> [SHORT TASK]
Only one span of the listing below is wanted: the lines from the one with "puck.name = 'soap_puck';" through the one with "point = shown.matrix_world", reproduced exactly, both ends kept.
## begin
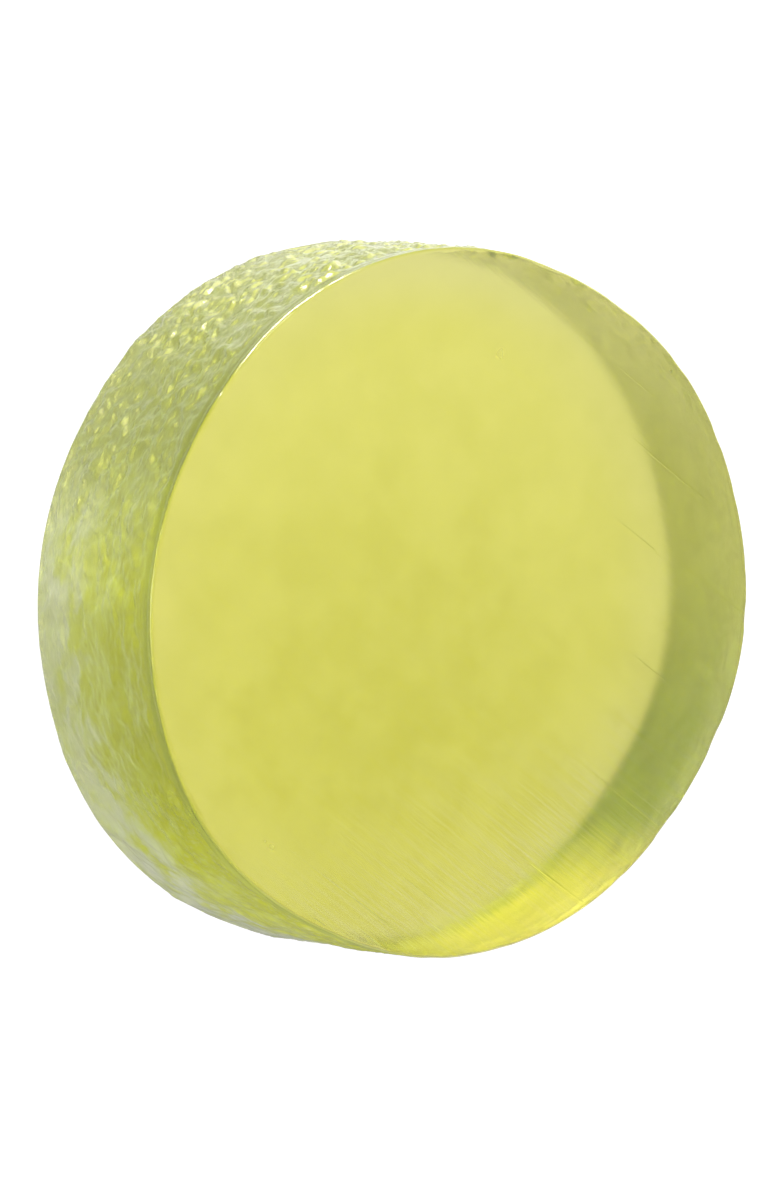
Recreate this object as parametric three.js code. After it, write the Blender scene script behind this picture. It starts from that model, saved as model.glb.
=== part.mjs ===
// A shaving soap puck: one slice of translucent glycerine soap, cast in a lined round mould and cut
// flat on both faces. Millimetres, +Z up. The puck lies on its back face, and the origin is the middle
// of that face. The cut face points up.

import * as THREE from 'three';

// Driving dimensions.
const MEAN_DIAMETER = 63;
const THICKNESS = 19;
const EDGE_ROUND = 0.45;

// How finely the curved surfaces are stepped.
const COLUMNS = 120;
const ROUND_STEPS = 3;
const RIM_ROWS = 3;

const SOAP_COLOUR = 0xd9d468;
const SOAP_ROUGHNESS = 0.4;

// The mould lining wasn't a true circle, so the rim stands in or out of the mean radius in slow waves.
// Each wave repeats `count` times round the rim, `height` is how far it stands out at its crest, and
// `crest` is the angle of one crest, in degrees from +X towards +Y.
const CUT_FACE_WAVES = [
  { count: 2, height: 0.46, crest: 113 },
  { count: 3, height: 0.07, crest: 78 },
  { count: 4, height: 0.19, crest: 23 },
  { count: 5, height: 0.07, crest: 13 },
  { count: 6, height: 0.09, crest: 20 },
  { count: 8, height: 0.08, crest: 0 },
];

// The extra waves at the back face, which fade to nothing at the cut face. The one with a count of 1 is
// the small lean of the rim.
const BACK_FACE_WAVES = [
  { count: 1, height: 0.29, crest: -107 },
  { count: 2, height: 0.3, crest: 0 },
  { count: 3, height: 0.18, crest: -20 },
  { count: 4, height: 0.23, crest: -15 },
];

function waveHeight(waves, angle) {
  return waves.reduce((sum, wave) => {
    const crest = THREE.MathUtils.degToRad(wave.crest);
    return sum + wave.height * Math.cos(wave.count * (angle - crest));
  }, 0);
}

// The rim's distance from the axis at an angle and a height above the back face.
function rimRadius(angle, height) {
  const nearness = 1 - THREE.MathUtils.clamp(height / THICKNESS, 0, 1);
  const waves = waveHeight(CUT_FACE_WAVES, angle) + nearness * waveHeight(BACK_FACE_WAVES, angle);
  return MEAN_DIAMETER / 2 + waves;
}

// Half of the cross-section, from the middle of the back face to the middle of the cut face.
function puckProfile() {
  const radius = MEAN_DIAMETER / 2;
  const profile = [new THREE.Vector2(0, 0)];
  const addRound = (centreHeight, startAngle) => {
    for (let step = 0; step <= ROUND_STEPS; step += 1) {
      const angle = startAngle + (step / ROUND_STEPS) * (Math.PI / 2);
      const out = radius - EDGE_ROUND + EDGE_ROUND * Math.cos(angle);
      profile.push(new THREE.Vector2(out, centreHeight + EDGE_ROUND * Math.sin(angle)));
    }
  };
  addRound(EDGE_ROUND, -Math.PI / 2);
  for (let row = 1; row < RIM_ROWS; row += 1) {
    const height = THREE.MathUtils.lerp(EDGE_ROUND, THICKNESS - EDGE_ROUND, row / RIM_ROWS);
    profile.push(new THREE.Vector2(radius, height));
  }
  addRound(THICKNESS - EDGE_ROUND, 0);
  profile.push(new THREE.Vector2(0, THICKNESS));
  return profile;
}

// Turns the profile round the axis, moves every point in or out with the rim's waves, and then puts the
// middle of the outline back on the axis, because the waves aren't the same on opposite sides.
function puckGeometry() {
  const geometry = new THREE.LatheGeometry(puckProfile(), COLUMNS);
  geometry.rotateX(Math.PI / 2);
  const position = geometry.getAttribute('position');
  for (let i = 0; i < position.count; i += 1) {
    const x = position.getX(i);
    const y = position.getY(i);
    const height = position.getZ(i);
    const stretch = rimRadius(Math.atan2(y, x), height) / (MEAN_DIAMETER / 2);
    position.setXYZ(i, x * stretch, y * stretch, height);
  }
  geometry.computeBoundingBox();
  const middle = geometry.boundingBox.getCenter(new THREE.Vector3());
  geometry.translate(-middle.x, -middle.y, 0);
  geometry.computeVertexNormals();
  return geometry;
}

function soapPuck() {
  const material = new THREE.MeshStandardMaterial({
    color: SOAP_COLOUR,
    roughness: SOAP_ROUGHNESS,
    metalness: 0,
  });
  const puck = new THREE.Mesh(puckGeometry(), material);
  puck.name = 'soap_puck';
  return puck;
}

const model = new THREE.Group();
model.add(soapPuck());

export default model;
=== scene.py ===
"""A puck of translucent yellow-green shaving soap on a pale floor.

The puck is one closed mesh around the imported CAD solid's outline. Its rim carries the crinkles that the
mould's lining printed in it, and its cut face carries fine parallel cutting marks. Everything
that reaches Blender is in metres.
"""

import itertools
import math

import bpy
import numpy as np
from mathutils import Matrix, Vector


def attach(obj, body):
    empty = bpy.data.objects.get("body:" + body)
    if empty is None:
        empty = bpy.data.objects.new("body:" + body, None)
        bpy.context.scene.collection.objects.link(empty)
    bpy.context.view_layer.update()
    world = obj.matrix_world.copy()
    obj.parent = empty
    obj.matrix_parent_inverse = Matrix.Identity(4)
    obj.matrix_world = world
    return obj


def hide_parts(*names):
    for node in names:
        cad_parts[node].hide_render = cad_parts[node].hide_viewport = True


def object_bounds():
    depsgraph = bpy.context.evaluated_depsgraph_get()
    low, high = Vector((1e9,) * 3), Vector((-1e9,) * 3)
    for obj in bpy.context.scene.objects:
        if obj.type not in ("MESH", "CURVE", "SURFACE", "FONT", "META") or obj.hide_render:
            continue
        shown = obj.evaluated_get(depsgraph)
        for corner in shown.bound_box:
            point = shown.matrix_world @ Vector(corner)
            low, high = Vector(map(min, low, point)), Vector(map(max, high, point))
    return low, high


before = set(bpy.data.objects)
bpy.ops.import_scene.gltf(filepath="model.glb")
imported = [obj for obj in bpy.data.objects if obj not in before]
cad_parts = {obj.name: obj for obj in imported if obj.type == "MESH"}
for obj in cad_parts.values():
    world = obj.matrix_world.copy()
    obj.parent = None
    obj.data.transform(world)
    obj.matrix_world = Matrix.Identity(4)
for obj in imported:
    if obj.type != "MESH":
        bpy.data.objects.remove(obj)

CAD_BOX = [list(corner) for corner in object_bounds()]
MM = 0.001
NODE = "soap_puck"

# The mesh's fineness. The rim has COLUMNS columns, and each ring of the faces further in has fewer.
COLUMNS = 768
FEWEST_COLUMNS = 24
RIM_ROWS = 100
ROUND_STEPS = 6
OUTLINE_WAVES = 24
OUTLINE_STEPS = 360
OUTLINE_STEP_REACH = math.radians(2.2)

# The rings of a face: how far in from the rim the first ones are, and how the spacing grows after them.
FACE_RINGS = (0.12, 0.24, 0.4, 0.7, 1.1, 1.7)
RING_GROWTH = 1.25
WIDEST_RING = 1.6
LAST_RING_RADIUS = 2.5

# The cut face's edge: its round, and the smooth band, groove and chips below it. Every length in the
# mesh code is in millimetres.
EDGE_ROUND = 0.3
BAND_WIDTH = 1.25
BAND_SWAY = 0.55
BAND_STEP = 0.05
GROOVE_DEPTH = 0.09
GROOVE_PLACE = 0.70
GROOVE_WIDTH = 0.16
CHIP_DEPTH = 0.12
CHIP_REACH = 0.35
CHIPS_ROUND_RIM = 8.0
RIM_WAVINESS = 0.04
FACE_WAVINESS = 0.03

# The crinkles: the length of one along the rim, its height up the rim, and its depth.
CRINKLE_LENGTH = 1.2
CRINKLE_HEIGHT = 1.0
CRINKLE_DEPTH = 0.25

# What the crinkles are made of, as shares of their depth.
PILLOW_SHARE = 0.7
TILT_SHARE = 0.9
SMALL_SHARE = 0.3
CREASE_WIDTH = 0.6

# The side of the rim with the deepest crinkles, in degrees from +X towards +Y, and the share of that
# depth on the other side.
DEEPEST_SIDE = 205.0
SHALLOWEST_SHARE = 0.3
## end
> [PROBLEM SOLUTION]
  puck.name = 'soap_puck';
  return puck;
}

const model = new THREE.Group();
model.add(soapPuck());

export default model;
=== scene.py ===
"""A puck of translucent yellow-green shaving soap on a pale floor.

The puck is one closed mesh around the imported CAD solid's outline. Its rim carries the crinkles that the
mould's lining printed in it, and its cut face carries fine parallel cutting marks. Everything
that reaches Blender is in metres.
"""

import itertools
import math

import bpy
import numpy as np
from mathutils import Matrix, Vector


def attach(obj, body):
    empty = bpy.data.objects.get("body:" + body)
    if empty is None:
        empty = bpy.data.objects.new("body:" + body, None)
        bpy.context.scene.collection.objects.link(empty)
    bpy.context.view_layer.update()
    world = obj.matrix_world.copy()
    obj.parent = empty
    obj.matrix_parent_inverse = Matrix.Identity(4)
    obj.matrix_world = world
    return obj


def hide_parts(*names):
    for node in names:
        cad_parts[node].hide_render = cad_parts[node].hide_viewport = True


def object_bounds():
    depsgraph = bpy.context.evaluated_depsgraph_get()
    low, high = Vector((1e9,) * 3), Vector((-1e9,) * 3)
    for obj in bpy.context.scene.objects:
        if obj.type not in ("MESH", "CURVE", "SURFACE", "FONT", "META") or obj.hide_render:
            continue
        shown = obj.evaluated_get(depsgraph)
        for corner in shown.bound_box:
            point = shown.matrix_world @ Vector(corner)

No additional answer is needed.